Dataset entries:

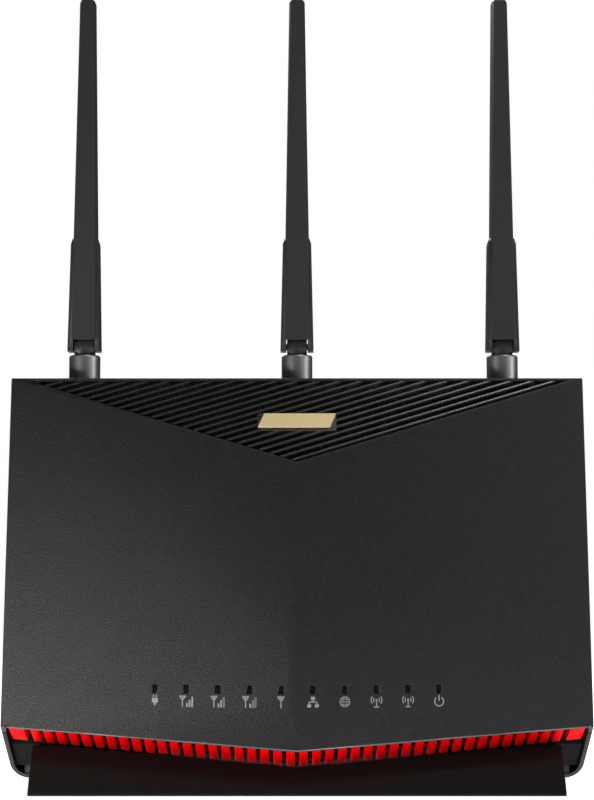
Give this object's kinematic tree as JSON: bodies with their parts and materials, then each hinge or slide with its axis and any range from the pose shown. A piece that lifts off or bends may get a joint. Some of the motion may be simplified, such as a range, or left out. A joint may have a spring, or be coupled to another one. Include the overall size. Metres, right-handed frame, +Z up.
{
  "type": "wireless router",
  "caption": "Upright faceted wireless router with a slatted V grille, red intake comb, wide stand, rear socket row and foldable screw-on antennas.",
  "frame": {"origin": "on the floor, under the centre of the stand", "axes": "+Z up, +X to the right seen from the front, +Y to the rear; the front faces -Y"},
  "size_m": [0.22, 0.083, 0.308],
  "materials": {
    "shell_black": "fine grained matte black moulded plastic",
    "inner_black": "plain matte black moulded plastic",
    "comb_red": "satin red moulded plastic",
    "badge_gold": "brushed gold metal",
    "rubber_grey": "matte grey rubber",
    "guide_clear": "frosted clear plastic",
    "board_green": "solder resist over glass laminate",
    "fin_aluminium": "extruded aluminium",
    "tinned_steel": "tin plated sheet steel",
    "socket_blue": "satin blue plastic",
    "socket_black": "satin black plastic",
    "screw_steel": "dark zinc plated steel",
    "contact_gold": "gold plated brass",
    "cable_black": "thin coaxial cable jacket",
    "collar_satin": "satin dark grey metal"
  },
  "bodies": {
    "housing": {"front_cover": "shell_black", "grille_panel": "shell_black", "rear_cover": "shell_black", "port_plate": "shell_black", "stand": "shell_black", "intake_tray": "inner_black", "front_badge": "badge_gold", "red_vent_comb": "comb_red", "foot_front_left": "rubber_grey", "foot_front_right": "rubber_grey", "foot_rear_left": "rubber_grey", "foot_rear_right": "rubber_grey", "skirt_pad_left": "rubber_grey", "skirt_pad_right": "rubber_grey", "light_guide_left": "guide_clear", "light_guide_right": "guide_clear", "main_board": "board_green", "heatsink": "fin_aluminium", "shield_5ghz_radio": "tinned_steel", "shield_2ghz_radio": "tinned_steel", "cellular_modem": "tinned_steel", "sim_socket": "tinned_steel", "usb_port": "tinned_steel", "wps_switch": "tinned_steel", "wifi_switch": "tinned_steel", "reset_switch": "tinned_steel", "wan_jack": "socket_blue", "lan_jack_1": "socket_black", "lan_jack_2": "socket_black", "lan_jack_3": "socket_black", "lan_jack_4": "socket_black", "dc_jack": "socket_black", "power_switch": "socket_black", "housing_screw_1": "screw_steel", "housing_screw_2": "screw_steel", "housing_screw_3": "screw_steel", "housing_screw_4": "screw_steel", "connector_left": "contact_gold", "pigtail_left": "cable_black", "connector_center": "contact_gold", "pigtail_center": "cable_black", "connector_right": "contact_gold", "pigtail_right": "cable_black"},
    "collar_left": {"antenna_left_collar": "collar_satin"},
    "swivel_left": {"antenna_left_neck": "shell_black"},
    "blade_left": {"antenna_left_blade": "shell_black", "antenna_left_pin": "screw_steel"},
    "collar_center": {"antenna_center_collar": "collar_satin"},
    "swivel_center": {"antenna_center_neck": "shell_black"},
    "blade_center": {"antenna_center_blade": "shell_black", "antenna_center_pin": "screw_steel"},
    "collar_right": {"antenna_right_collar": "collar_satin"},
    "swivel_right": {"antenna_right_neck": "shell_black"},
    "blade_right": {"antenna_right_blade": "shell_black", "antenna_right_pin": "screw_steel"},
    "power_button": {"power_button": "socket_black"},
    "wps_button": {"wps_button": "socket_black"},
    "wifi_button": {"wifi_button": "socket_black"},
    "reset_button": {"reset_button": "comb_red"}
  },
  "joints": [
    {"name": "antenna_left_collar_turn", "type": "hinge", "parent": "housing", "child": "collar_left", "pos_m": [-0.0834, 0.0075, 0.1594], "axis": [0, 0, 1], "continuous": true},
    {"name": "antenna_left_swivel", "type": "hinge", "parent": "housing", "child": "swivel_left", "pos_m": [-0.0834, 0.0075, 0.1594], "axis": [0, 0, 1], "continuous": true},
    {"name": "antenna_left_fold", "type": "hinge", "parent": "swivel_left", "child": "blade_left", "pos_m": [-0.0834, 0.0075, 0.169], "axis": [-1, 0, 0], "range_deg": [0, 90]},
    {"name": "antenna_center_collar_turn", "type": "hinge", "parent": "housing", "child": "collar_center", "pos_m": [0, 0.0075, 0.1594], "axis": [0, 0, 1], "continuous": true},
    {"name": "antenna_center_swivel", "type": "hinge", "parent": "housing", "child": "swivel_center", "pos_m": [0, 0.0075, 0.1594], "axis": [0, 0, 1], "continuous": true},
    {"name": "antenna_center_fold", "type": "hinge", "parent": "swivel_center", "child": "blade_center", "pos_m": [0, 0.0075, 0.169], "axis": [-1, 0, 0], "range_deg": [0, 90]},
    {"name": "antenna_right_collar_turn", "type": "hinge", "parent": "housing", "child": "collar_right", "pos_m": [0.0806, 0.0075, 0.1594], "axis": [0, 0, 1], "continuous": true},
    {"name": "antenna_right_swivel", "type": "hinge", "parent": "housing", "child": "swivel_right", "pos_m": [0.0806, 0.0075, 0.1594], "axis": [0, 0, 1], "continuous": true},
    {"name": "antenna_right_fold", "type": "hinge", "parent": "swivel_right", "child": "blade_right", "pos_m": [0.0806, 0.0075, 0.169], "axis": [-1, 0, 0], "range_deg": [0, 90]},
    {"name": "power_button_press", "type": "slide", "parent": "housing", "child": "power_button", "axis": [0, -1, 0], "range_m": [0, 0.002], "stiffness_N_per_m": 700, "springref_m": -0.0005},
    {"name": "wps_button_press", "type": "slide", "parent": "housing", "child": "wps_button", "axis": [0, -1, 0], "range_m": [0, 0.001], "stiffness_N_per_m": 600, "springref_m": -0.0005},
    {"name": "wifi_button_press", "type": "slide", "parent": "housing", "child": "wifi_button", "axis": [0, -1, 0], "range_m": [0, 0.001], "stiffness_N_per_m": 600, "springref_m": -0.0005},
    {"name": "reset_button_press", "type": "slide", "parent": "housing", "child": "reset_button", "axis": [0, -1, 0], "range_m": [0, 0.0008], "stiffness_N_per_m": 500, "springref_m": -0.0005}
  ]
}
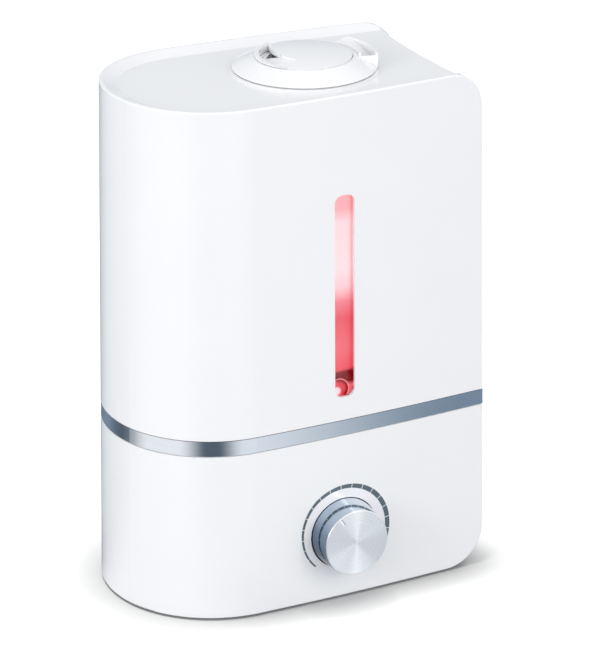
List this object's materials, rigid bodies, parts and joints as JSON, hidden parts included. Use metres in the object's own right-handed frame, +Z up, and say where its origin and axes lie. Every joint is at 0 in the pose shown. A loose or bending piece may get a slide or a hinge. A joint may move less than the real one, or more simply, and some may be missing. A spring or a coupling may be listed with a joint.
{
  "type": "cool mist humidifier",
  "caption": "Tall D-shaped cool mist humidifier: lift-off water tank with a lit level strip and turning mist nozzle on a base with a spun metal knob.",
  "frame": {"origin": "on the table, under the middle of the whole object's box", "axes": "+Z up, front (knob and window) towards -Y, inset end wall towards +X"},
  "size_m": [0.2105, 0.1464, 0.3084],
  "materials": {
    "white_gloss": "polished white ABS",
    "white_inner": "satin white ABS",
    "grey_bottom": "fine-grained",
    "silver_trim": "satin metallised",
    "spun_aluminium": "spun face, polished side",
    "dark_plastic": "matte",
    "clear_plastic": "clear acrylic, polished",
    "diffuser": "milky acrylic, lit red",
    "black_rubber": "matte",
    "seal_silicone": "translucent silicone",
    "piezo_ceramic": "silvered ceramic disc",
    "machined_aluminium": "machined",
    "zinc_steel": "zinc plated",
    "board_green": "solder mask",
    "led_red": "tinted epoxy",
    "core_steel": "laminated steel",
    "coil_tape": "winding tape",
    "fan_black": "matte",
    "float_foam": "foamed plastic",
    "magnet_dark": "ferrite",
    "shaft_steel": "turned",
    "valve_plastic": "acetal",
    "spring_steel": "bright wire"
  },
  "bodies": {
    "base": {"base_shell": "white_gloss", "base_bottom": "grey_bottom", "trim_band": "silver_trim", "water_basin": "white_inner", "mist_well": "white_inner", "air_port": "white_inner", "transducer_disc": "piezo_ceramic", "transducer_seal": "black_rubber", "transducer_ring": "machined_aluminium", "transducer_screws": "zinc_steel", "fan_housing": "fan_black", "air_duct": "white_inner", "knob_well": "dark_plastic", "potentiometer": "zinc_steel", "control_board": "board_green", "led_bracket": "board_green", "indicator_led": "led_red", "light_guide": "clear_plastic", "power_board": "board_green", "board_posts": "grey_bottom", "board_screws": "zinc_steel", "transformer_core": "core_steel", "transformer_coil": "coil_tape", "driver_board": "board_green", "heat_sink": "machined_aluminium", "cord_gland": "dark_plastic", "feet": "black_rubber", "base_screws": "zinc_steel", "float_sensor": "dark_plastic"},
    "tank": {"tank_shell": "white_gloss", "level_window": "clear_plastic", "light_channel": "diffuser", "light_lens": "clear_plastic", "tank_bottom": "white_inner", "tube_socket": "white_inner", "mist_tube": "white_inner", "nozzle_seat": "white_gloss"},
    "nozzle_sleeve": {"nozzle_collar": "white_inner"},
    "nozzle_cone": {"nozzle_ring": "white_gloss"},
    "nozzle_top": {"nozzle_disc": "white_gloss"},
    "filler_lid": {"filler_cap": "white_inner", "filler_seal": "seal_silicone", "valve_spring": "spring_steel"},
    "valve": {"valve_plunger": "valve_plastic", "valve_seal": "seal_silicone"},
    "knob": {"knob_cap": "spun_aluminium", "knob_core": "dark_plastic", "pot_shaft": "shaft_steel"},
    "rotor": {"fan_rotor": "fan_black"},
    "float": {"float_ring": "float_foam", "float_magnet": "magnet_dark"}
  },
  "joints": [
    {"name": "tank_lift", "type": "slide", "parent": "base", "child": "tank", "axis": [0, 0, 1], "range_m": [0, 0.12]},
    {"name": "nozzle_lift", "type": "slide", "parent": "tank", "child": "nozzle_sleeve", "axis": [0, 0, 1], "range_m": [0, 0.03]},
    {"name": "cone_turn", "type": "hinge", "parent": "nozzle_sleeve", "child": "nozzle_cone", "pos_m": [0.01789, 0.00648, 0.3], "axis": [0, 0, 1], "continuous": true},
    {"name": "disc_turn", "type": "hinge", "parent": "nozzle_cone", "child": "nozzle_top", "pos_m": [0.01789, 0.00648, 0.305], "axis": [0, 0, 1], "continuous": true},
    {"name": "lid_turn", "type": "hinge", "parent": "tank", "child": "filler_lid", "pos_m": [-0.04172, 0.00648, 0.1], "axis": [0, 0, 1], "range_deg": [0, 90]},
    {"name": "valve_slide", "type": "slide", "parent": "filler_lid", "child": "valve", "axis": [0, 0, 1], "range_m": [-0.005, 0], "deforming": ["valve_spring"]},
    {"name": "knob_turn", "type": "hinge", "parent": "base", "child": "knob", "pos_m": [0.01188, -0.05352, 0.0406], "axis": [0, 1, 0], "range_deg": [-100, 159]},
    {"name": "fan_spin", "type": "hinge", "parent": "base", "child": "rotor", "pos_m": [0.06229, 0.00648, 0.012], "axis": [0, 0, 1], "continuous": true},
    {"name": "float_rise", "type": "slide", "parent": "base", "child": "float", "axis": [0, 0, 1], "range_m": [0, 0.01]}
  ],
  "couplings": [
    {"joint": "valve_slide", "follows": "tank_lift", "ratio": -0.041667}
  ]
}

_TASK TO CARRY OUT:_
What is the number of lines in the data holding the word "axes"? Reply with that number only.

_RESULT OF THIS TASK:_
3